Given instruction -
All of the data below should be written out exactly.

>> START Supplied material

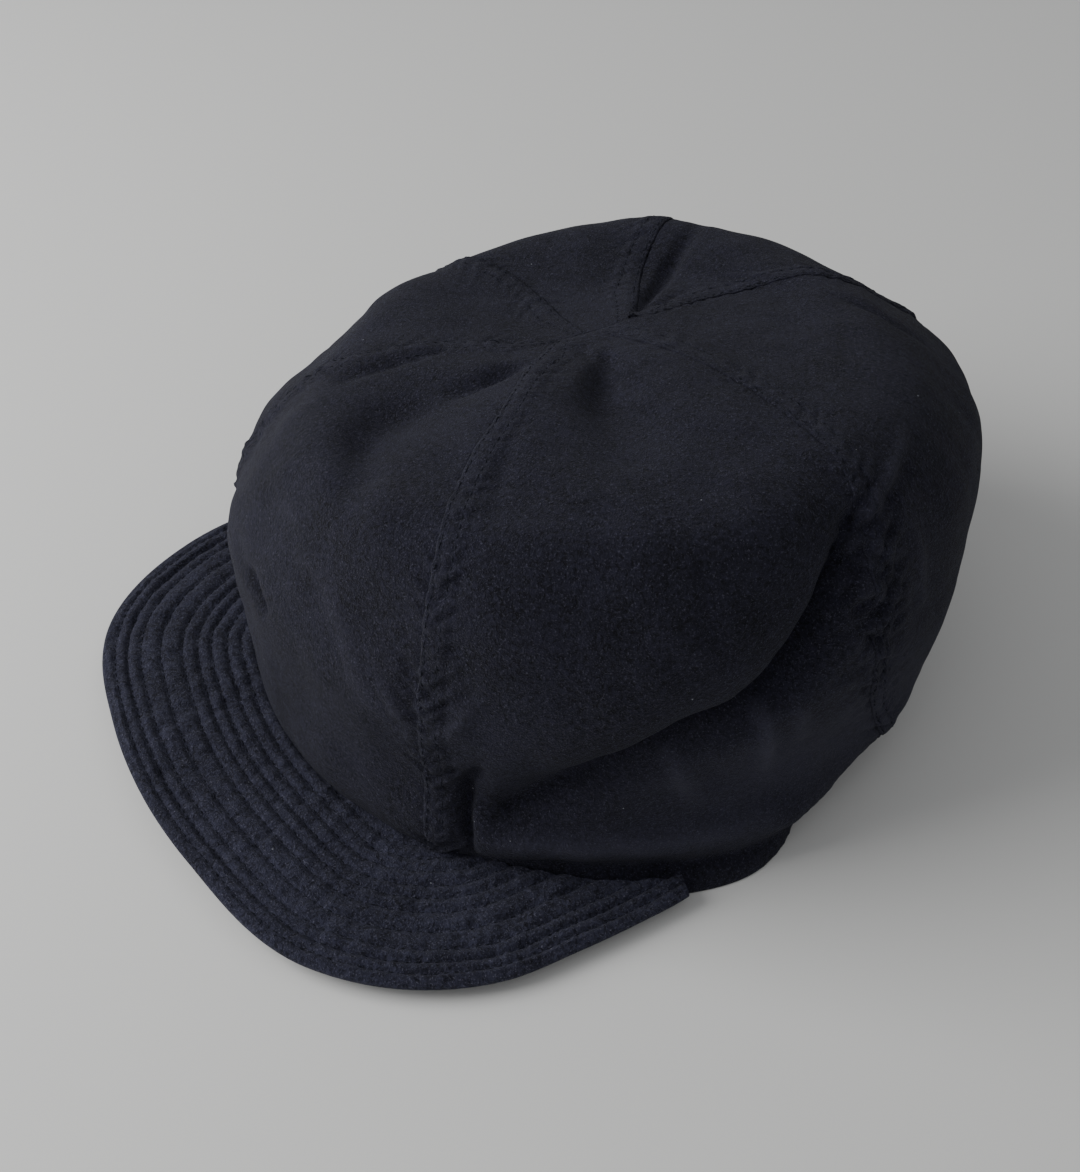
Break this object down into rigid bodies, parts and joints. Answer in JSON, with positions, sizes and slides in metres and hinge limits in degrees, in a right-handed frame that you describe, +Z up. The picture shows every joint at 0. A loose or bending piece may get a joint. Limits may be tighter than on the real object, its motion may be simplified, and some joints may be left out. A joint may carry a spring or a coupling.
{
  "type": "work cap",
  "caption": "Soft panelled work cap with felled seams, a slumped round crown, a short row-stitched visor and an open head hollow, lying on its hem.",
  "frame": {"origin": "centre of the bounding box, on the plane that the hem rests on", "axes": "+Z up, the visor points to -Y, the wearer's left is +X"},
  "size_m": [0.2272, 0.2802, 0.1227],
  "materials": {
    "crown_cloth": "brushed matte navy cloth",
    "visor_cloth": "brushed matte navy cloth, stitched in rows"
  },
  "bodies": {
    "root": {"panel_front": "crown_cloth", "panel_front_left": "crown_cloth", "panel_back_left": "crown_cloth", "panel_back": "crown_cloth", "panel_back_right": "crown_cloth", "panel_front_right": "crown_cloth", "visor": "visor_cloth"}
  },
  "joints": []
}
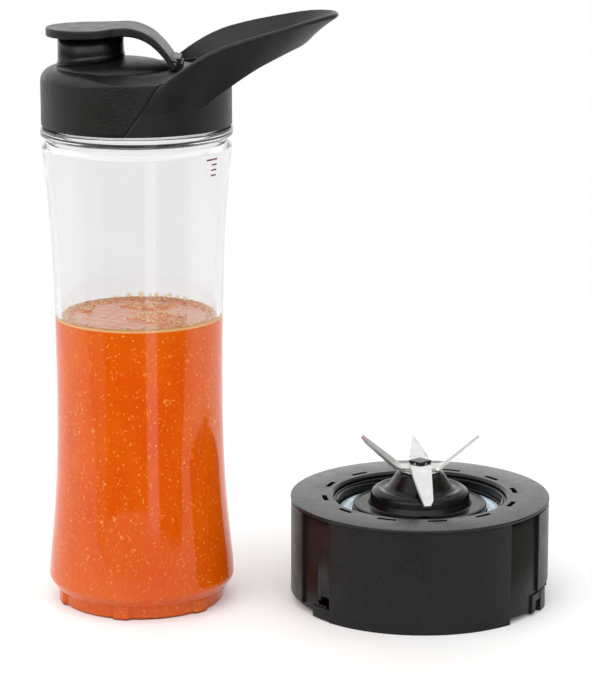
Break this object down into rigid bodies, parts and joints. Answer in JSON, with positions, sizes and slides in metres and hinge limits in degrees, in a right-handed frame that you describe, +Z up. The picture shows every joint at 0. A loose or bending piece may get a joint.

>> END Supplied material

Answer for the task -
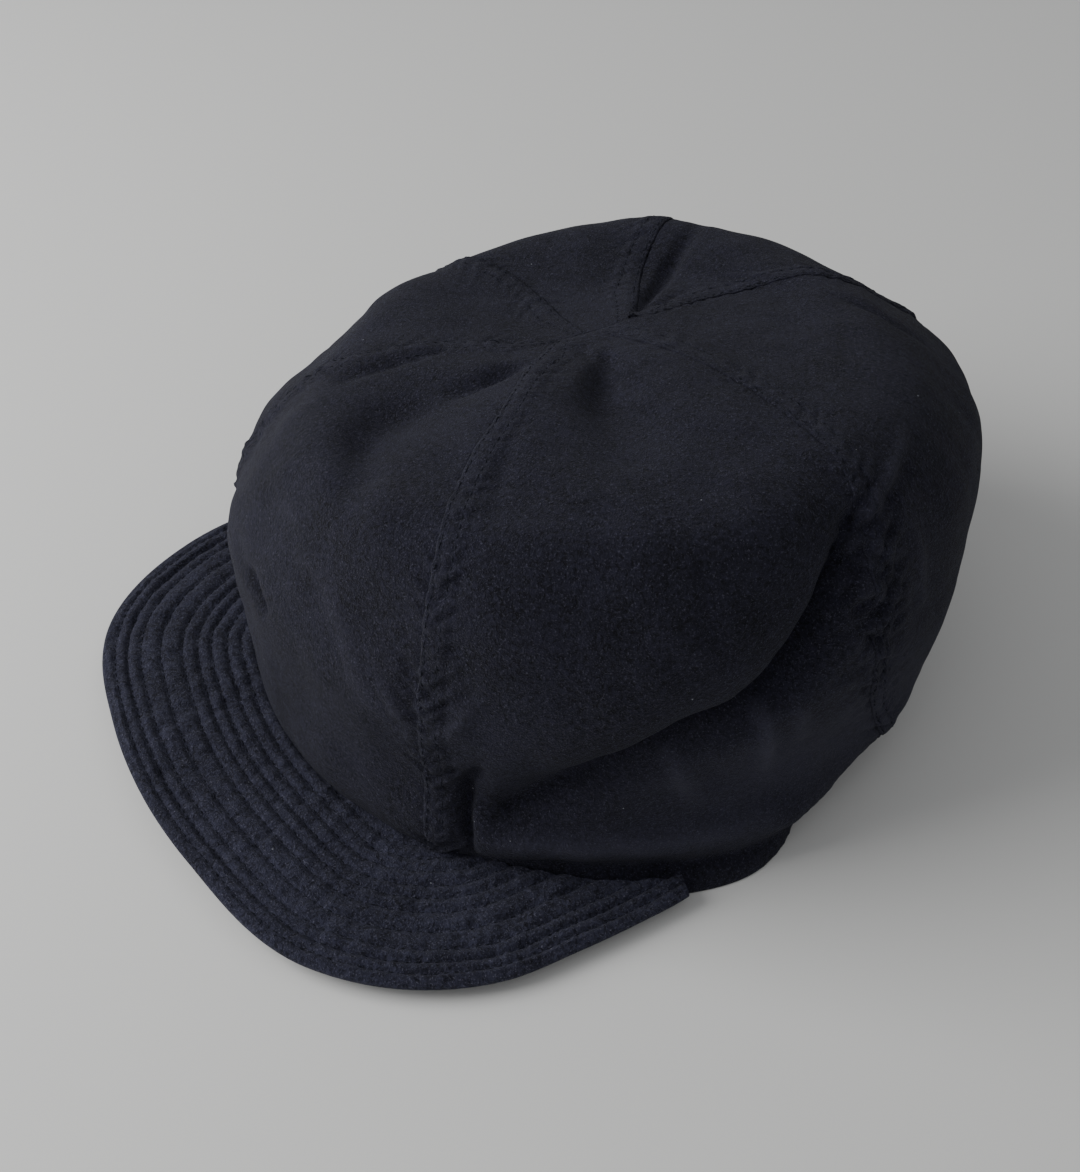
Break this object down into rigid bodies, parts and joints. Answer in JSON, with positions, sizes and slides in metres and hinge limits in degrees, in a right-handed frame that you describe, +Z up. The picture shows every joint at 0. A loose or bending piece may get a joint. Limits may be tighter than on the real object, its motion may be simplified, and some joints may be left out. A joint may carry a spring or a coupling.
{
  "type": "work cap",
  "caption": "Soft panelled work cap with felled seams, a slumped round crown, a short row-stitched visor and an open head hollow, lying on its hem.",
  "frame": {"origin": "centre of the bounding box, on the plane that the hem rests on", "axes": "+Z up, the visor points to -Y, the wearer's left is +X"},
  "size_m": [0.2272, 0.2802, 0.1227],
  "materials": {
    "crown_cloth": "brushed matte navy cloth",
    "visor_cloth": "brushed matte navy cloth, stitched in rows"
  },
  "bodies": {
    "root": {"panel_front": "crown_cloth", "panel_front_left": "crown_cloth", "panel_back_left": "crown_cloth", "panel_back": "crown_cloth", "panel_back_right": "crown_cloth", "panel_front_right": "crown_cloth", "visor": "visor_cloth"}
  },
  "joints": []
}
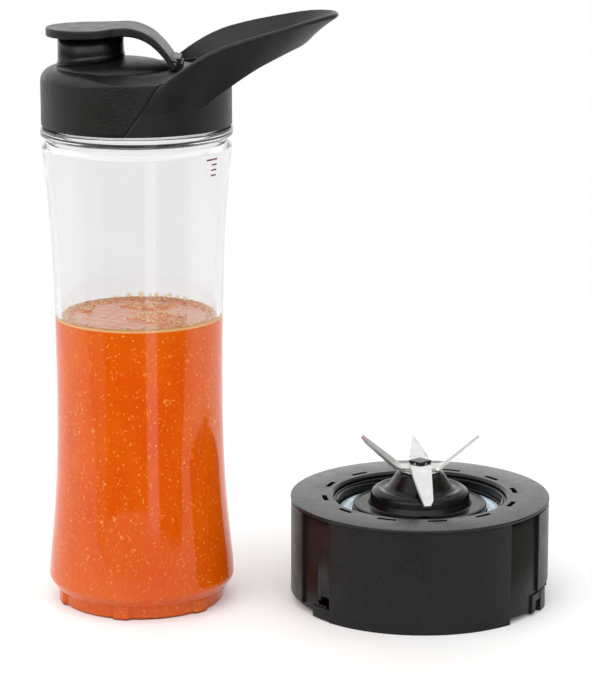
Break this object down into rigid bodies, parts and joints. Answer in JSON, with positions, sizes and slides in metres and hinge limits in degrees, in a right-handed frame that you describe, +Z up. The picture shows every joint at 0. A loose or bending piece may get a joint.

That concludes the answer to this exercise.